Small actions can have a big impact. Begin by asking people about their faith. Seek to encourage others spiritually. Pray for one another. Cultivate thankfulness by asking how God has worked in their lives lately. When mingling after church resumes, be willing to spend time with visitors. Show care and love to people practically as well as spiritually. 

Trying to initiate change is not always easy. It’s important your faith is firmly anchored. “I’m first a disciple before I’m a discipler. We know that burnout in ministry starts where people… become so busy that they stop their spiritual formation, their personal prayer and time in God’s word,” Mr Mayrick warns. “It’s so important that service is anchored in an understanding of why we’re serving. The last thing we want to do is overburden people and cause people to suffer because they’re overcommitted. We want to encourage wisdom as well as faithfulness.”

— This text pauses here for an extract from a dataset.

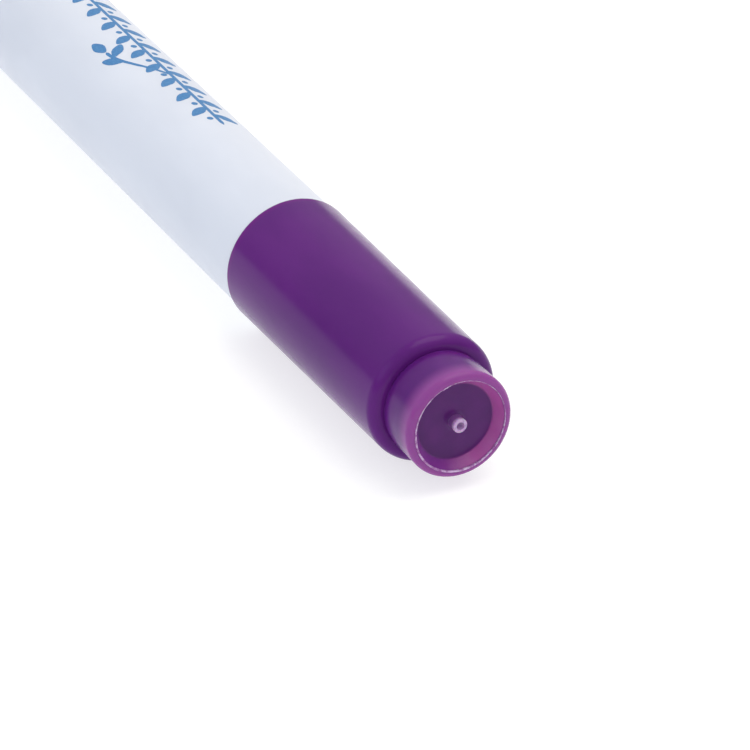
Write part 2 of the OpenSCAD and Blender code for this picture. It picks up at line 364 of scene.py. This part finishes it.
def on_barrel(x, arc, lift):
    """The point at station x, an arc length round from the print's middle, and lift above the surface."""
    angle = PRINT_ANGLE + arc / BARREL_R
    r = BARREL_R + lift
    return Vector((x, r * math.sin(angle), r * math.cos(angle)))


def add_line(bm, points, width):
    """A raised printed line with round ends, through points (station, arc length)."""
    points = [Vector(p) for p in points]
    travelled = [0.0]
    for a, b in zip(points, points[1:]):
        travelled.append(travelled[-1] + (b - a).length)
    length = travelled[-1]
    rows = []
    for i, p in enumerate(points):
        run = (points[min(i + 1, len(points) - 1)] - points[max(i - 1, 0)]).normalized()
        across = Vector((-run.y, run.x))
        half = width / 2
        from_end = min(travelled[i], length - travelled[i])
        if from_end < half:
            half = max(math.sqrt(half ** 2 - (half - from_end) ** 2), 0.1 * half)
        left, right = p + across * half, p - across * half
        corners = ((left, -PRINT_LIFT), (left, PRINT_LIFT), (right, PRINT_LIFT), (right, -PRINT_LIFT))
        rows.append([bm.verts.new(on_barrel(*corner, lift)) for corner, lift in corners])
    for a, b in zip(rows, rows[1:]):
        for k in range(4):
            bm.faces.new((a[k], a[(k + 1) % 4], b[(k + 1) % 4], b[k]))
    bm.faces.new(rows[0])
    bm.faces.new(rows[-1])


def add_patch(bm, centre, half_length, half_width, turn, point=0.0, steps=18, rings=4):
    """A raised printed oval at centre, turned by turn radians; point above 0 sharpens its two ends."""
    edges = []
    for lift in (-PRINT_LIFT, PRINT_LIFT):
        hub = bm.verts.new(on_barrel(*centre, lift))
        inner = None
        for ring in range(1, rings + 1):
            row = []
            for i in range(steps):
                t = math.tau * i / steps
                along = half_length * math.cos(t) * ring / rings
                across = half_width * math.sin(t) * (1 - point * abs(math.cos(t))) * ring / rings
                x = centre[0] + along * math.cos(turn) - across * math.sin(turn)
                arc = centre[1] + along * math.sin(turn) + across * math.cos(turn)
                row.append(bm.verts.new(on_barrel(x, arc, lift)))
            for i in range(steps):
                j = (i + 1) % steps
                bm.faces.new((row[i], row[j], inner[j], inner[i]) if inner else (row[i], row[j], hub))
            inner = row
        edges.append(inner)
    low, high = edges
    for i in range(steps):
        j = (i + 1) % steps
        bm.faces.new((low[i], low[j], high[j], high[i]))


def printed_border():
    """A generic border in blue: a straight stem with leaves to either side, berries and one side branch."""
    pairs, pitch = 16, 3.0 * MM
    leaf_length, leaf_width, leaf_turn = 2.1 * MM, 1.05 * MM, math.radians(52)
    stem_width, berry_r = 0.34 * MM, 0.27 * MM
    bm = bmesh.new()

    def leaf(root_x, root_arc, turn):
        """A leaf that grows from its root; turn is its angle from the pen's axis, 0 towards the cap."""
        reach = 0.08 * MM + leaf_length / 2
        centre = (root_x + reach * math.cos(turn), root_arc + reach * math.sin(turn))
        add_patch(bm, centre, leaf_length / 2, leaf_width / 2, turn, point=0.35)

    stem_steps = 120
    stem_length = pairs * pitch
    add_line(bm, [(PRINT_START - stem_length * i / stem_steps, 0) for i in range(stem_steps + 1)], stem_width)
    for i in range(2 * pairs):
        side = -1 if i % 2 else 1
        root = PRINT_START - (0.5 * i + 0.7) * pitch
        leaf(root, 0, side * leaf_turn)
        add_patch(bm, (root + 0.75 * MM, -side * 0.62 * MM), berry_r, berry_r, 0)

    # the side branch: an arc that leaves the stem towards -Y, with leaves of its own
    branch_start, branch_length, branch_reach = PRINT_START - 10.3 * MM, 6.4 * MM, 3.0 * MM
    shares = [i / 30 for i in range(31)]
    branch = [(branch_start - share * branch_length, -branch_reach * math.sin(share * math.pi / 2))
              for share in shares]
    add_line(bm, branch, 0.30 * MM)
    for i, turn in ((18, math.radians(-140)), (24, math.radians(140)), (30, math.radians(-172))):
        leaf(*branch[i], turn)
    return new_piece("printed_border", bm, print_ink(), "pen", smooth=False)


# ---------------------------------------------------------------- pieces

def new_piece(name, bm, material, body, smooth=True):
    """Turns a bmesh into a named piece that rides on a body."""
    bmesh.ops.recalc_face_normals(bm, faces=bm.faces)
    data = bpy.data.meshes.new(name)
    bm.to_mesh(data)
    bm.free()
    data.polygons.foreach_set("use_smooth", [smooth] * len(data.polygons))
    data.materials.append(material)
    piece = bpy.data.objects.new(name, data)
    bpy.context.scene.collection.objects.link(piece)
    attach(piece, body)
    return piece


def lip_flash(material):
    """The thin, uneven flash that the mould leaves round the mouth of the dish, thicker on one side."""
    rng = random.Random(FLASH_SEED)
    steps = 720
    waves = [(rng.randint(2, 24), rng.uniform(0, math.tau), rng.uniform(0.3, 1.0)) for _ in range(9)]
    teeth = [(rng.uniform(0, math.tau), rng.uniform(0.01, 0.03), rng.uniform(0.03, 0.07)) for _ in range(7)]
    bm = bmesh.new()
    rows = []
    for i in range(steps):
        angle = math.tau * i / steps
        swell = sum(a * math.sin(n * angle + phase) for n, phase, a in waves) / len(waves)
        share = 0.42 + 0.58 * math.cos(angle - FLASH_THICK_SIDE) + 0.6 * swell
        height = (0.015 + 0.065 * max(share, 0)) * MM
        for centre, spread, size in teeth:
            away = math.remainder(angle - centre, math.tau)
            height += size * MM * math.exp(-(away / spread) ** 2)
        half = (0.012 + 0.060 * max(share, 0)) * MM
        lean = 0.3 * height
        section = ((DISH_R + half + 0.02 * MM, -0.03 * MM), (DISH_R + half - lean, height),
                   (DISH_R - half - lean, height), (DISH_R - half - 0.02 * MM, -0.06 * MM))
        across, up = math.cos(angle), math.sin(angle)
        rows.append([bm.verts.new((LIP_X + dx, r * across, r * up)) for r, dx in section])
    for i in range(steps):
        a, b = rows[i], rows[(i + 1) % steps]
        for k in range(4):
            bm.faces.new((a[k], a[(k + 1) % 4], b[(k + 1) % 4], b[k]))
    return new_piece("lip_flash", bm, material, "cap")


# ---------------------------------------------------------------- studio

def aimed_at(location, target):
    """The rotation of a lamp or camera at location that looks at target."""
    return (Vector(target) - Vector(location)).to_track_quat("-Z", "Y").to_euler()


def softbox(name, location, size, power, colour):
    """A rectangular area light that points at the middle of the view."""
    data = bpy.data.lights.new(name, "AREA")
    data.shape = "RECTANGLE"
    data.size, data.size_y = size
    data.energy = power
    data.color = colour
    lamp = bpy.data.objects.new(name, data)
    lamp.location = location
    lamp.rotation_euler = aimed_at(location, LOOK_AT)
    bpy.context.scene.collection.objects.link(lamp)


def studio():
    """A soft sky, two softboxes and the floor."""
    scene = bpy.context.scene
    world = bpy.data.worlds.new("studio")
    world.use_nodes = True
    tree = world.node_tree
    background = tree.nodes["Background"]
    background.inputs["Color"].default_value = SKY_COLOUR
    direction = add_node(tree, "ShaderNodeTexCoord").outputs["Generated"]
    height = add_node(tree, "ShaderNodeSeparateXYZ", {"Vector": direction}).outputs["Z"]
    sky = remap(tree, height, 0, 0.6, HORIZON_LIGHT, ZENITH_LIGHT)
    foot = remap(tree, height, 0.02, 0.10, FOOT_LIGHT, 0)
    tree.links.new(calc(tree, "MAXIMUM", sky, foot), background.inputs["Strength"])
    scene.world = world
    scene.view_settings.view_transform = "Standard"
    softbox("key", **KEY)
    softbox("fill", **FILL)

    bm = bmesh.new()
    bmesh.ops.create_grid(bm, x_segments=8, y_segments=8, size=FLOOR_HALF_WIDTH)
    data = bpy.data.meshes.new("floor")
    bm.to_mesh(data)
    bm.free()
    data.materials.append(floor_paper())
    floor = bpy.data.objects.new("floor", data)
    floor.location.z = cad_box[0].z
    scene.collection.objects.link(floor)


def camera():
    """The camera, at the photograph's viewing angle."""
    azimuth, elevation = math.radians(CAMERA_AZIMUTH), math.radians(CAMERA_ELEVATION)
    back = Vector((math.sin(azimuth) * math.cos(elevation), -math.cos(azimuth) * math.cos(elevation),
                   math.sin(elevation)))
    data = bpy.data.cameras.new("camera")
    data.lens = CAMERA_LENS
    data.sensor_width = 36
    data.clip_start, data.clip_end = 0.01, 20
    cam = bpy.data.objects.new("camera", data)
    cam.location = LOOK_AT + back * CAMERA_DISTANCE
    cam.rotation_euler = aimed_at(cam.location, LOOK_AT)
    bpy.context.scene.collection.objects.link(cam)
    bpy.context.scene.camera = cam


# ---------------------------------------------------------------- the pen

camera()
studio()
paint(purple_plastic(), "cap_sleeve", "end_plug")
paint(ring_plastic(), "inner_cap")
paint(white_plastic("barrel_plastic", BARREL_WHITE, BARREL_WHITE_LIGHT), "barrel")
stain = (NOSE_TIP_X, INK_STAIN)
paint(white_plastic("section_plastic", SECTION_WHITE, SECTION_WHITE_LIGHT, stain=stain), "front_section")
paint(ink_fibre("nib_fibre", NIB_DRY, NIB_WET, tip=NIB_TIP_X), "nib")
paint(ink_fibre("reservoir_fibre", FIBRE_DRY, FIBRE_WET), "ink_reservoir")
paint(clear_film(), "reservoir_film")
printed_border()
lip_flash(flash_plastic())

“When one is on fire for the Lord, I’ve seen whole growth groups change...” 

“We are all part of the body, we all have a role, and it’s a privileged role at that,” says Mr Mayrick, drawing on passages such as 1 Corinthians 12 and Romans 12. “An unhealthy church has a few people doing all of the work. Ephesians 4 encourages pastors to equip the saints for works of service. It doesn’t say we should put money in for the pastors to do all the work. I think it starts with us.”